Auf dem aktuellen Welthungerindex belegt Madagaskar einen der hinteren Plätze. Und gehört damit zu den Ländern, die im Fokus des Welternährungstages am Donnerstag stehen. Laut Welternährungsorganisation FAO beteiligen sich daran in diesem Jahr über 150 Staaten rund um den Globus. Ein besonderes Augenmerk der Aktionen liegt auf den Folgen von Klimawandel und dem steigenden Bedarf an Agrartreibstoffen für die weltweite Nahrungsmittelproduktion.

Autor/in:
Joachim Heinz
 (DR)

Was als Biodiesel oder -ethanol deklariert die grüne Wende auf dem Energiemarkt bringen sollte, ist mittlerweile heftig umstritten. Viele Experten kritisieren den großflächigen Anbau von «Spritpflanzen», zum Beispiel Soja oder Ölpalmen, in Entwicklungs- und Schwellenländern wie Brasilien und Indonesien. Kleinbäuerliche Existenzen würden dadurch vernichtet, die Ackerflächen für Reis, Weizen oder Mais systematisch zurückgedrängt. In der Folge seien die Preise für Grundnahrungsmittel explodiert, was letzten Endes auch zu den Hungeraufständen geführt habe, die zu Jahresbeginn viele Teile der Welt erschütterten.

Der Leiter des Tropenzentrums der Universität Hohenheim, Klaus Becker, warnt allerdings vor Verallgemeinerungen.

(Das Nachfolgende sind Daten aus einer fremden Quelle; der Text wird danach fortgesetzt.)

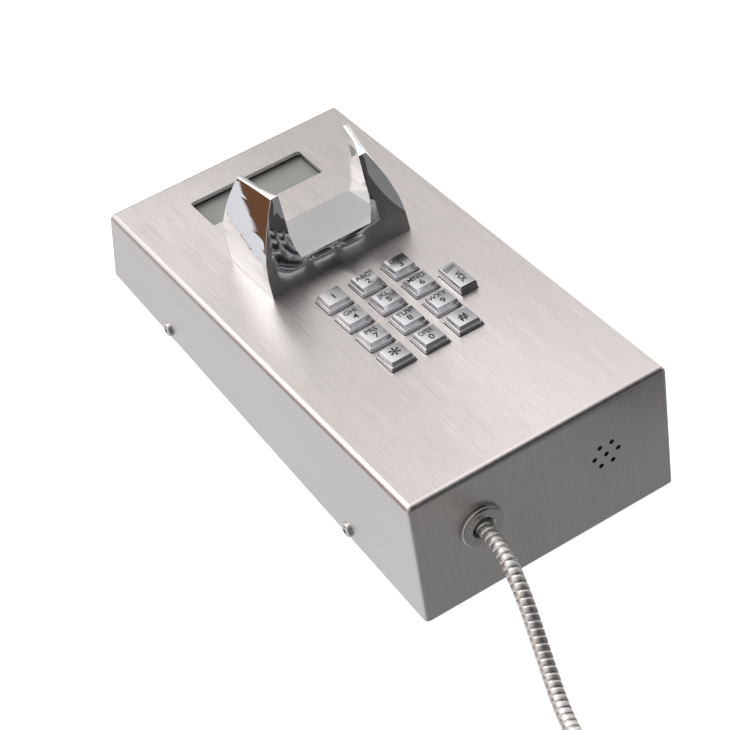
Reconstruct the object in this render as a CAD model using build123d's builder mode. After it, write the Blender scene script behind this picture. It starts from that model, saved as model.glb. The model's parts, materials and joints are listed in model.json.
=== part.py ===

Agrartreibstoffe müssten in der öffentlichen Diskussion allzu oft als Sündenböcke für politische und wirtschaftliche Fehlentscheidungen herhalten.

Das Beispiel Madagaskar
Einst war Madagaskar, die viertgrößte Insel der Welt, für ihren Reichtum an Pflanzen und Tieren bekannt. Doch eine wachsende Bevölkerung und der Raubbau an der Natur veränderten nach und nach das Bild der Landschaft. Der früher üppig wuchernde Regenwald ist heute weitgehend verschwunden. Stattdessen besteht der überwiegende Teil des südostostafrikanischen Inselstaates aus wenig fruchtbaren Steppengebieten.

Allein in Madagaskar gebe es 20 Millionen Hektar «degradiertes Land», das mitunter seit Jahrzehnten schon nicht oder nur wenig bewirtschaftet werde, sagt Becker. Einen Teil dieser Brachflächen möchte der Agrarwissenschaftler nun für den Anbau einer bislang eher unerforschten Ölpflanze nutzen: Jatropha.

Das auch unter dem Namen Purgiernuss bekannte Gewächs gilt als extrem genügsam und ist seit dem 17. Jahrhundert auf Madagaskar heimisch, wo es auch auf den trockenen Böden der Grassavannen wächst. Die für Menschen ungenießbaren, walnussgroßen Früchte des bis zu acht Meter hohen Buschs enthalten rund 40 Prozent Öl, das sich zu Biodiesel verarbeiten lässt. Wie sich der Ertrag der bislang hauptsächlich wildwachsenden Pflanze steigern lässt, erforscht Becker derzeit auf einer 3.000 Hektar großen Versuchsplantage südlich der Hauptstadt Antananarivo.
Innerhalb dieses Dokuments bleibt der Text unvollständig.